(Stored data entries)
------------------------------------------------------------

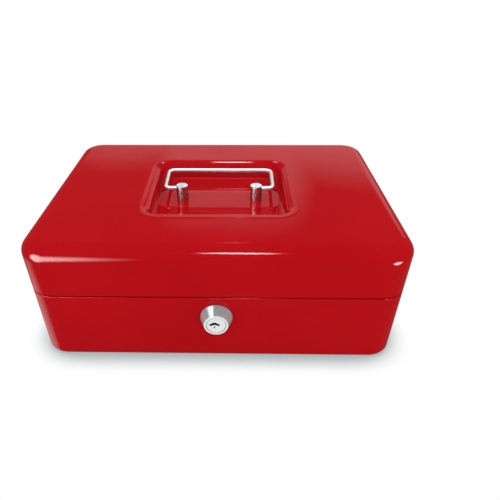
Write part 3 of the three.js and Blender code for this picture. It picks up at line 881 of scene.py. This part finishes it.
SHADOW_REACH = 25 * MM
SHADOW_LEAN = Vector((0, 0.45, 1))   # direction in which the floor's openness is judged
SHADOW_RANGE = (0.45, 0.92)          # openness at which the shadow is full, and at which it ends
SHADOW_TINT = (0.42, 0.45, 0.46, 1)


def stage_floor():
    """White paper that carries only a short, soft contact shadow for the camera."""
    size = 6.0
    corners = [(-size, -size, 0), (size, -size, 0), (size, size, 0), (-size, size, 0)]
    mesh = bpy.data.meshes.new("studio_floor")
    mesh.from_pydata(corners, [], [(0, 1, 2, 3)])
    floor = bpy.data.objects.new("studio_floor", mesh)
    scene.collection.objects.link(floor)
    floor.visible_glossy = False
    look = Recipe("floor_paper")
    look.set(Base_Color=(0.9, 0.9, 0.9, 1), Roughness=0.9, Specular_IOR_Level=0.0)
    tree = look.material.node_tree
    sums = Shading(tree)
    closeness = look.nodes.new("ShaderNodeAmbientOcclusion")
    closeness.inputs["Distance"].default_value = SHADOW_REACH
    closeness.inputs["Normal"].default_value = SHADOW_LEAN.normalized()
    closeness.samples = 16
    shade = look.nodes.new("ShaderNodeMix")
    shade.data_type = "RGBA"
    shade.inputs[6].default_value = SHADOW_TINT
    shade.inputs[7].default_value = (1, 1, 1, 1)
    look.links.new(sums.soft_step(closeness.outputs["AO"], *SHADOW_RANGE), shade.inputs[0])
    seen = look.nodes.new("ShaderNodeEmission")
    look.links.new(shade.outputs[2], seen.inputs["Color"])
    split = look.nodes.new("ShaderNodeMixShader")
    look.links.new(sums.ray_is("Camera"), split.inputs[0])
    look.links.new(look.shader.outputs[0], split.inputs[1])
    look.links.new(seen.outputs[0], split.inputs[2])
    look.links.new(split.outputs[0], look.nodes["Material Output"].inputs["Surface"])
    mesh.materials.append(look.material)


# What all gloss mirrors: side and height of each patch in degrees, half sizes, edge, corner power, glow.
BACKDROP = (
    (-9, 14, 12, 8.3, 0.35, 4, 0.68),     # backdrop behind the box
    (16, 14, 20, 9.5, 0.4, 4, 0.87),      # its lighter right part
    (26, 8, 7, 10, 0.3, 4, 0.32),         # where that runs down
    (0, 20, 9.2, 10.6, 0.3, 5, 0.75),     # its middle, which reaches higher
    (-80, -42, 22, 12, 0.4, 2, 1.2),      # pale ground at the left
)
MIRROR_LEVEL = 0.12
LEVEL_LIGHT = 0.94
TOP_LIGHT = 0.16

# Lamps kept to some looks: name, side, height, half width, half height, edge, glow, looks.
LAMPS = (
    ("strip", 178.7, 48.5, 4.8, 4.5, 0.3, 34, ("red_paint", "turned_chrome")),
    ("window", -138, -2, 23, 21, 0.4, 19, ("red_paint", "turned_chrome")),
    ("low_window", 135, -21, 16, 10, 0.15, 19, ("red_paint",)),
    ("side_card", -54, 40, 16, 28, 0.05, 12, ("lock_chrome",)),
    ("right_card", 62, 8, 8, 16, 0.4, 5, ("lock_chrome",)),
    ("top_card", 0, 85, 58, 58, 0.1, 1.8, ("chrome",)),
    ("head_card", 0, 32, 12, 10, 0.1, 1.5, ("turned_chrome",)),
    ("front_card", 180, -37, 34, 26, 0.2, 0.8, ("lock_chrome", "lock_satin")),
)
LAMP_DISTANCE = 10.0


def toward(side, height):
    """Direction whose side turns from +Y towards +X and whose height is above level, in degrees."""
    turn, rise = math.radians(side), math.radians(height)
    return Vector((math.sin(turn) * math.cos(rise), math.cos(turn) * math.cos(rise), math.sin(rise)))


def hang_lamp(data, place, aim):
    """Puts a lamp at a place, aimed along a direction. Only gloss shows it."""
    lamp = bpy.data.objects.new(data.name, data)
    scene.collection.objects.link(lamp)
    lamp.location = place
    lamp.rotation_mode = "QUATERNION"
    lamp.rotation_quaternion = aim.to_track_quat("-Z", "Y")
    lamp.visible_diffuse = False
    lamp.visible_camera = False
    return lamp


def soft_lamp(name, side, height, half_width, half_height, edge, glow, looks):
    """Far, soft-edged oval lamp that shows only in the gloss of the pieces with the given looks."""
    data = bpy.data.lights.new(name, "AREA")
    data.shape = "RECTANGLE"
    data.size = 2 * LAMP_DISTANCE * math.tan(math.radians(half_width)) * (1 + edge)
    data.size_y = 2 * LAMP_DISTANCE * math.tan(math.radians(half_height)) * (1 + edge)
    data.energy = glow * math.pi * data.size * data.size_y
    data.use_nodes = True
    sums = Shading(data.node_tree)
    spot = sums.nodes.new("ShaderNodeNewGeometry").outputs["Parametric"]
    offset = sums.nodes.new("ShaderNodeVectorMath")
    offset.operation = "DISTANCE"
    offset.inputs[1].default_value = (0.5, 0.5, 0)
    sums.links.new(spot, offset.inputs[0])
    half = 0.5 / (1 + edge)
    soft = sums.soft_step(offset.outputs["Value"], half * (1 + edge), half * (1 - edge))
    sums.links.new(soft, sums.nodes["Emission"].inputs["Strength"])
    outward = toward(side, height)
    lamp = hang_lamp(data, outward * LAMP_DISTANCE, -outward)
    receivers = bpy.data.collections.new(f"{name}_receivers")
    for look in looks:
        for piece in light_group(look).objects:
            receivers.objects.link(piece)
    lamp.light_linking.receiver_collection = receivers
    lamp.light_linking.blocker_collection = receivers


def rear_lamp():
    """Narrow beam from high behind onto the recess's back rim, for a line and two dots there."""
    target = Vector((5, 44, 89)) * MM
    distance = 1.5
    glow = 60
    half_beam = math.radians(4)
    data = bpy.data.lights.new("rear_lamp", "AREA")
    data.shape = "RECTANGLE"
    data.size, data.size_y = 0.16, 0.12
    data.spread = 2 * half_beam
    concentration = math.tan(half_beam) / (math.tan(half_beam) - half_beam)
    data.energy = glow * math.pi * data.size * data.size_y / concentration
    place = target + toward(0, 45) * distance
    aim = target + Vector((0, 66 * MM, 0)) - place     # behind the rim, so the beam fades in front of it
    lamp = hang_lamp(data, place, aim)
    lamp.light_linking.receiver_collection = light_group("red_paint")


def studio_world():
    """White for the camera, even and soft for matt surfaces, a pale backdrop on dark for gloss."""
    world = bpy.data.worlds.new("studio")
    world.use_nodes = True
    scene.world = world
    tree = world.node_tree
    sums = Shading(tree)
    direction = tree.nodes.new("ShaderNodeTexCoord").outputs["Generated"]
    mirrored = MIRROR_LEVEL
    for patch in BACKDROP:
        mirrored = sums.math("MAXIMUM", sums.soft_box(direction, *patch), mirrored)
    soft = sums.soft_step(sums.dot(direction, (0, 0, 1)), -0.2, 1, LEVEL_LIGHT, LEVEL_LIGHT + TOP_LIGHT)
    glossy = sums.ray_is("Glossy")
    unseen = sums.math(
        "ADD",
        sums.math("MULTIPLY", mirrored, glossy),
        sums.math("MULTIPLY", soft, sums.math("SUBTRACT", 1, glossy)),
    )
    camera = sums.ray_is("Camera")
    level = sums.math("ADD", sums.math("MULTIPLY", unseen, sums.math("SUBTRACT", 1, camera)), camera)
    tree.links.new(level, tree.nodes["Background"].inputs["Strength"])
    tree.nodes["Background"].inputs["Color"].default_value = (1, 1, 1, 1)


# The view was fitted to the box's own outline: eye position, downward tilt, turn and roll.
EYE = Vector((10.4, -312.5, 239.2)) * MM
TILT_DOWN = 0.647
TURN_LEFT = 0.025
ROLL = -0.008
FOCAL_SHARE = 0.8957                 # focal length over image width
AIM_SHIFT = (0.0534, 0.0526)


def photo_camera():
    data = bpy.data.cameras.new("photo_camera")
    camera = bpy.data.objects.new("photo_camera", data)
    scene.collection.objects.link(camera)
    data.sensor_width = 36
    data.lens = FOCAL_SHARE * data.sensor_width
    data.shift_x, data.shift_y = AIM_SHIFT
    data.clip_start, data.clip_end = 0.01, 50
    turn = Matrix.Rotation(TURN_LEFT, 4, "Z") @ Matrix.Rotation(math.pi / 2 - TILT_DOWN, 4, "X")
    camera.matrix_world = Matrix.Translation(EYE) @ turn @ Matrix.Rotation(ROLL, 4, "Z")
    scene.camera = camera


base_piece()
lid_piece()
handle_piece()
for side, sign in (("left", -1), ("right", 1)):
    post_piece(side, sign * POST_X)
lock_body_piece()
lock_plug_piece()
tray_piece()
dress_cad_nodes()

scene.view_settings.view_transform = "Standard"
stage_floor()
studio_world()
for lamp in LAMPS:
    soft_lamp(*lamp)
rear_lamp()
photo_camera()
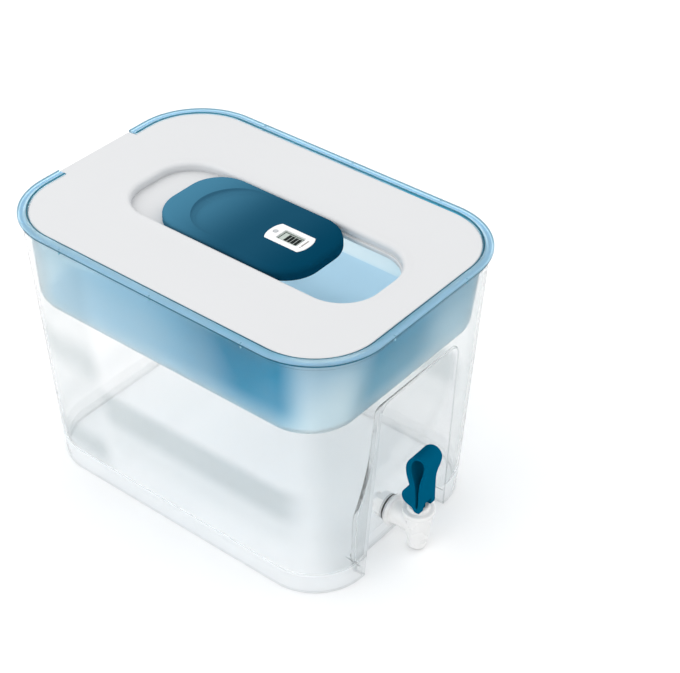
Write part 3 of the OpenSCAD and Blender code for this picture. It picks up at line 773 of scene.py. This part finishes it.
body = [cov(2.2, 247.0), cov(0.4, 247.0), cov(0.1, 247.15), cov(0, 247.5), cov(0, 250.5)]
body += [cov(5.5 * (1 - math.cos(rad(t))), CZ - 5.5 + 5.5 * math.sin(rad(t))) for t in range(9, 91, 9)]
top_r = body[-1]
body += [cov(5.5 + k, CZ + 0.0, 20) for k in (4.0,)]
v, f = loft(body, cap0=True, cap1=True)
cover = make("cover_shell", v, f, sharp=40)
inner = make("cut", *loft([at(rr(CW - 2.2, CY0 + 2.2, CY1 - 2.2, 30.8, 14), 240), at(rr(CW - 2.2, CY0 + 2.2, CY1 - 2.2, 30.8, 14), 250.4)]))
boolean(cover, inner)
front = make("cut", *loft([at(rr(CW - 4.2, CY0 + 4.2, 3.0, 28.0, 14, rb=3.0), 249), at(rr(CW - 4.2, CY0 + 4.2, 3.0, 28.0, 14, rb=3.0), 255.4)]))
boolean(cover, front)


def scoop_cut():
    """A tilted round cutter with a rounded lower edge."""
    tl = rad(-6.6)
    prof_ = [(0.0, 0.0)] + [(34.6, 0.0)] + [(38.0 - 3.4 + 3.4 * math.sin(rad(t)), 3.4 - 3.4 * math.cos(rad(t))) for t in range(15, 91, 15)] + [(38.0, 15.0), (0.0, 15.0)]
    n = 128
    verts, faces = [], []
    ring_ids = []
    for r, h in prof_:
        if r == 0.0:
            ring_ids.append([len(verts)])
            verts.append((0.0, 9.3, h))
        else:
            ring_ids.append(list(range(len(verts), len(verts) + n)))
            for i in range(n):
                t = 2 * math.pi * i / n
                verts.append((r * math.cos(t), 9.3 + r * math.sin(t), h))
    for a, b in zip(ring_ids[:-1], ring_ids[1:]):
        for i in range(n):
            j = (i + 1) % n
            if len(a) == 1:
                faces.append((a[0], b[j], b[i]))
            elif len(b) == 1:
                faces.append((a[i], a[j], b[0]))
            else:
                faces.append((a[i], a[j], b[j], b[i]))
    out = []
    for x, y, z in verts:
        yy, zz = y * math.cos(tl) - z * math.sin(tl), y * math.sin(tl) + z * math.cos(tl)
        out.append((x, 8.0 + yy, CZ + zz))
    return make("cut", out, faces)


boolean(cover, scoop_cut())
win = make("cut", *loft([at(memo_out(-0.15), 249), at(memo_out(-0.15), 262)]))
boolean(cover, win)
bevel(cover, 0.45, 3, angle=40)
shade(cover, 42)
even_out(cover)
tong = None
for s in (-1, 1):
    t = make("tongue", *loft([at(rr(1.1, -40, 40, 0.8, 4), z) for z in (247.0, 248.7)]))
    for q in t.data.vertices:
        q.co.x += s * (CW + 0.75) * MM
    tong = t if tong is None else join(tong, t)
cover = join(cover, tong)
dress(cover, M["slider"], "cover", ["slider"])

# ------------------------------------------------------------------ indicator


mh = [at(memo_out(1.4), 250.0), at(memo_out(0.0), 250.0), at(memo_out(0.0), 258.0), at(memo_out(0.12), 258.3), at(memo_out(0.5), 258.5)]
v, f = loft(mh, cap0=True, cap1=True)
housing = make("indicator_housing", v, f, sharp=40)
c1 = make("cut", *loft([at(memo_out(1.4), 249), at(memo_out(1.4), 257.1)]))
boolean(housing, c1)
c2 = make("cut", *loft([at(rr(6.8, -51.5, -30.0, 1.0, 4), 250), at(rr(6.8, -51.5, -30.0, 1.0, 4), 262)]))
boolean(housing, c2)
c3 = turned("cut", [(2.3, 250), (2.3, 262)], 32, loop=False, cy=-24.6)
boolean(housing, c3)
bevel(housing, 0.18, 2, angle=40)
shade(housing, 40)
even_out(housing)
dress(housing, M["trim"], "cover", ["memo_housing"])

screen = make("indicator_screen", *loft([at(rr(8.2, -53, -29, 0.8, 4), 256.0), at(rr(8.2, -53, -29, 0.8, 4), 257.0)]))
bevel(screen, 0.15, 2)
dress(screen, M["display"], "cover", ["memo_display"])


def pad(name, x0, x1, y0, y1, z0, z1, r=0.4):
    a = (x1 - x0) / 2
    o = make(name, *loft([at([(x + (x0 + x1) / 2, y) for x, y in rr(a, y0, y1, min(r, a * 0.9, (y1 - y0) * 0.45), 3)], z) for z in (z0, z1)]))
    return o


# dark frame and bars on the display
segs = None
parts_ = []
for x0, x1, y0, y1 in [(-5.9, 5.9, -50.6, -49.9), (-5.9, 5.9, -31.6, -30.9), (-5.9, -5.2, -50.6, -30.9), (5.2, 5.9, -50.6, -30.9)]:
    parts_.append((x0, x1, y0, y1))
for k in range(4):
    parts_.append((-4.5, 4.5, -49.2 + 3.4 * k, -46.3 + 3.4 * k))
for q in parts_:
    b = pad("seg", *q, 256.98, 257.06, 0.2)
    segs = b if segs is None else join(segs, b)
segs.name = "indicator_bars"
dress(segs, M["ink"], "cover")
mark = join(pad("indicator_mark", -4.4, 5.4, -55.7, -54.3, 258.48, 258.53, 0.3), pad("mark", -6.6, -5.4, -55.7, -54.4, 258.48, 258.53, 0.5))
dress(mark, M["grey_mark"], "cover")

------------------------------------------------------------

### TASK OBJECTIVE
Your answer consists solely of the lines from the top of the records above through the line that contains "SHADOW_TINT = (0.42, 0.45, 0.46, 1)", each echoed exactly.

### ANSWER FOR THIS EXERCISE
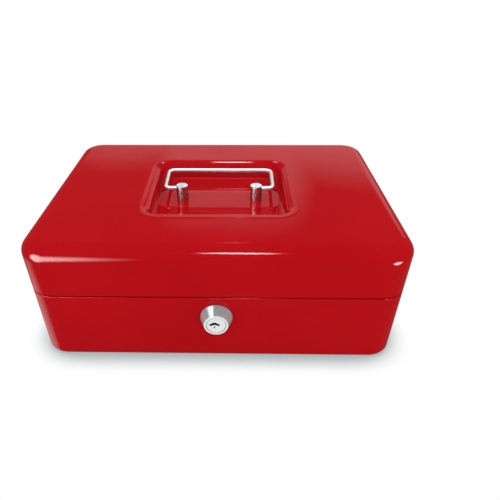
Write part 3 of the three.js and Blender code for this picture. It picks up at line 881 of scene.py. This part finishes it.
SHADOW_REACH = 25 * MM
SHADOW_LEAN = Vector((0, 0.45, 1))   # direction in which the floor's openness is judged
SHADOW_RANGE = (0.45, 0.92)          # openness at which the shadow is full, and at which it ends
SHADOW_TINT = (0.42, 0.45, 0.46, 1)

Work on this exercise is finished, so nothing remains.